If you think that modern times make it next to impossible for anything to go wrong, then you are sadly mistaken. Not being poets or feeling it isn't "macho" enough (man against the sea) to talk about the good and beautiful things that describe being a cosmic speck sailing under the umbrella of the universe, old salts are still hanging around docks, marinas, bars and coffee shops describing the disasters they've experienced. They are still telling "sea stories" that scare the hell out of amateurs and novices who want nothing more than to realize their dream of being in control of their destiny and sailing off into the sunset.

Sailing has been described as 99 percent pure pleasure punctuated by a few brief moments of absolute terror. And when the salts are telling you stories about those brief moments, what you are not likely to hear are the errors in judgment that they made which can range from not checking or replacing parts through ignoring or misinterpreting their instruments or simply falling asleep at the wheel. Most of all, someone had to set the course.

A poll done in South Florida where there are thousands of luxury yachts, the jumping off spot to hundreds of islands in the Caribbean and the world's best cruising, found that 86 percent of these ocean going vessels never go more than three miles offshore. Instead, most of these expensive vessels with all the modern equipment spend their time docked, daysailing, or cruising the Intracoastal Waterway where, on weekends, you can often find waves caused by wake that make the ocean seem pacific.

The expensive investment, loaded with equipment and luxuries islanders or people who live off the sea would give their eye teeth for, becomes a mobile water home parked behind a house or in some friendly marina to be used for what resemble tailgate parties or to take a short jaunt to some waterfront restaurant with a dock. An entire industry has built up around caring for and catering to these vessels.

Fear is a tremendous demotivator. It can paralyze some people.
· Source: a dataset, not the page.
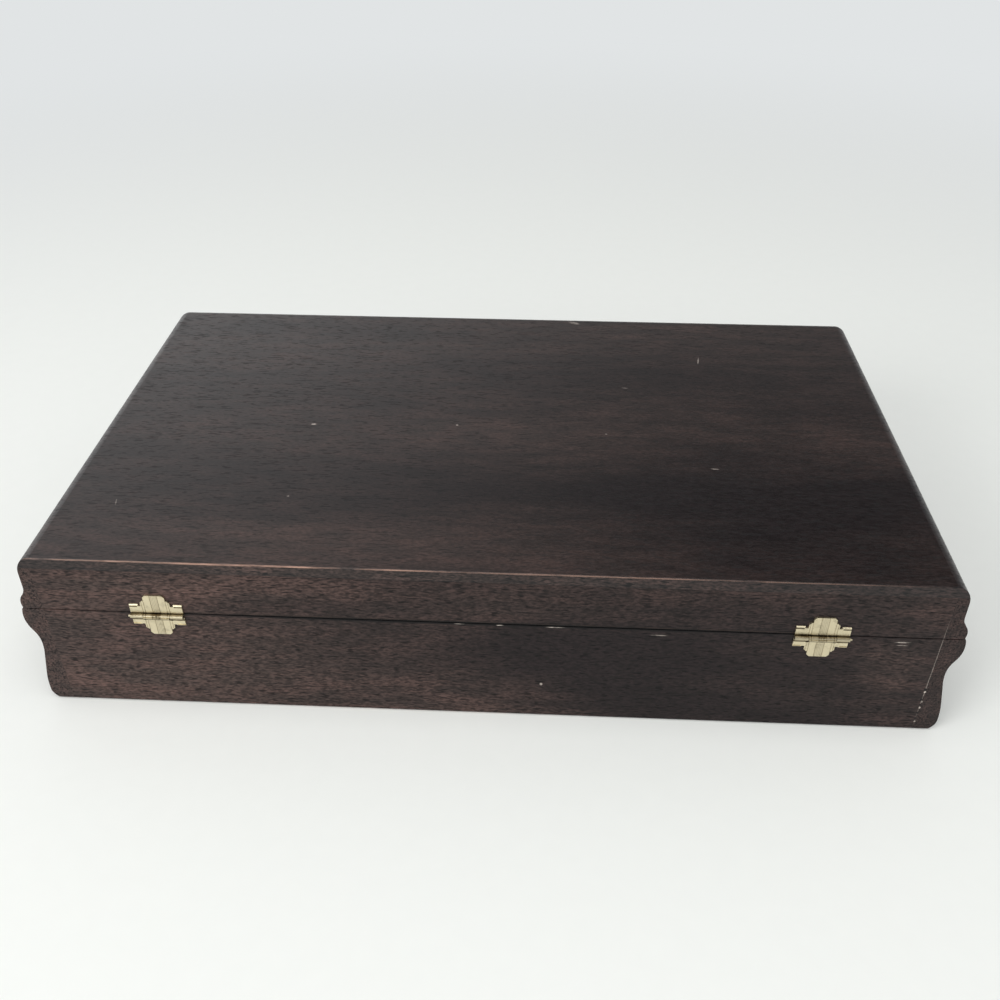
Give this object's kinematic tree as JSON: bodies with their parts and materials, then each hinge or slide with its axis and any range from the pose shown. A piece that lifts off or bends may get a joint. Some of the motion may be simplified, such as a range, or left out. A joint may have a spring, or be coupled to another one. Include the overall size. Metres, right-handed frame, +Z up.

If they can afford it, others turn to professionals for help and hire a seasoned crew. Many give up on their dreams and stay home because deep down they are convinced that they wouldn't be able to handle the sort of disaster tales they've heard.

The lucky ones will steel themselves to go off on long or short voyages into the lands of enchantment and blue water sailing or, like myself, being too dumb to recognize the dangers, will find themselves part of the background scenery for exotic vacation spots like Barbados, Aruba, Nassau, and so forth. Here they can regale the natives and fly-in tourists with their own sea stories or tales of heroically facing mother nature.

In all of this, however, you will never hear survivors saying that; We might have been there for the wrong reasons and our instruments may have been faulty, but the right thing to do was to plunge forward anyway, or that holding the course was necessary to bring peace and tranquility to the region.